Superphysics Superphysics
Part 3

Configuration Space

December 13, 1946 5 minutes  • 875 words
Table of contents

What is the position of the exclusion principle on the new quantum mechanics?

Heisenberg showed that wave mechanics leads to qualitatively different conclusions for particles of the same kind (for instance for electrons) than for particles of different kinds.

It is impossibile to distinguish one of several like particles from the other.

As a result, the wave functions describing an ensemble of a given number of like particles in the configuration space are sharply separated into different classes of symmetry.

These classes can never be transformed into each other by external perturbations.

“Configuration space” includes the spin degree of freedom.

This is described in the wave function of a single particle by an index with only a finite number of possible values.

For electrons, this number is equal to 2.

The configuration space of N electrons has therefore 3 N space dimensions and N indices of « two-valuedness ».

There are different classes of symmetry.

The most important ones are the symmetrical class.

Its wave function does not change its value when:

  • the space and spin coordinates of 2 particles are permuted and
  • the antisymmetrical class, in which for such a permutation the wave function changes its sign.

3 different hypotheses are logically possible concerning the actual ensemble of several like particles in Nature.

  1. This ensemble is a mixture of all symmetry classes.

This is never realized in Nature.

  1. Only the symmetrical class occurs.

  2. Only the antisymmetrical class occurs.

Only Assumption 3 is in accordance with the exclusion principle, since an antisymmetrical function containing 2 particles in the same state is identically zero.

Assumption 3 is therefore the correct and general wave mechanical formulation of the exclusion principle.

It is this possibility which actually holds for electrons.

Instead of it there was for electrons still an exclusion: not of particular states any longer, but of whole classes of states, namely the exclusion of all classes different from the antisymmetrical one.
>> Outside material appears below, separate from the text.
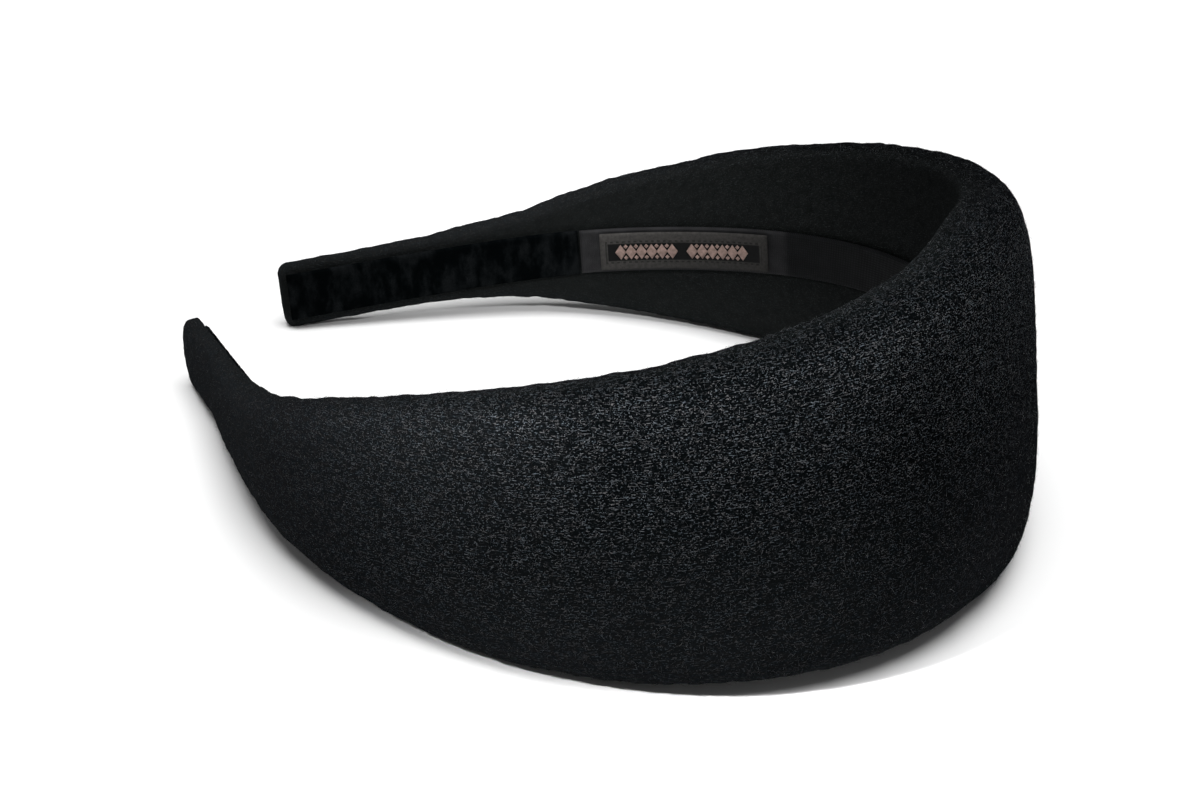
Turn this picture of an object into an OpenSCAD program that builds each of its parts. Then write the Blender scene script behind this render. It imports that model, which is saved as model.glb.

The impression that the shadow of some incompleteness fell here on the bright light of success of the new quantum mechanics seems to me unavoidable.

Heisenberg was also able explain the existence of the 2 non-combining spectra of helium which I mentioned.

There is a rigorous separation of the wave functions into symmetry classes with respect to space-coordinates and spin indices together.

Exchange Energy

Aside from this, there is an approximate separation into symmetry classes with respect to space coordinates alone.

The latter holds only so long as an interaction between the spin and the orbital motion of the electron can be neglected.

In this way, the para- and ortho-helium spectra could be interpreted as belonging to the class of symmetrical and antisymmetrical wave functions respectively in the space coordinates alone.

The energy difference between corresponding levels of the 2 classes has nothing to do with magnetic interactions.

Instead, it is of a new type of much larger order of magnitude called “exchange energy”.

Of more fundamental significance is the connection of the symmetry classes with general problems of the statistical theory of heat.

This theory means that a system’s entropy is (apart from a constant factor) given by the logarithm of the number of quantum states of the whole system on a so-called energy shell.

One might first expect that this number should be equal to the corresponding volume of the multidimensional phase space divided by hf

  • h is Planck’s constant
  • f is the number of degrees of freedom of the whole system.

However, it turned out that for a system of N like particles, one had still to divide this quotient by N! in order to get a value for the entropy in accordance with the usual postulate of homogeneity.

This homogeneity says that the entropy must be proportional to the mass for a given inner state of the substance.

In this way, a qualitative distinction between like and unlike particles was already preconceived in the general statistical mechanics.

It is a distinction which Gibbs tried to express with his concepts of a generic and a specific phase.

In the light of the result of wave mechanics concerning the symmetry classes, this division by N! can easily be interpreted by accepting either Assumption 2 or 3, according to both of which only one class of symmetry occurs in Nature.

The density of quantum states of the whole system then really becomes smaller by a factor N! compared with the density which had to be expected according to an assumption of the type I admitting all symmetry classes.

In an ideal gas, the interaction energy between molecules can be neglected.

Its deviations from the ordinary equation of state must be expected.

This is because only one class of symmetry is possible as soon as the mean De Broglie wavelength of a gas molecule becomes of an order of magnitude comparable with the average distance between 2 molecules, that is, for small temperatures and large densities.

  • For the antisymmetrical class, the statistical consequences have been derived by Fermi and Dirac
  • For the symmetrical class, the same had been done before the discovery of the new quantum mechanics by Einstein and Bose.

The former case could be applied to the electrons in a metal.

  • It could be used to interpretat magnetic and other properties of metals.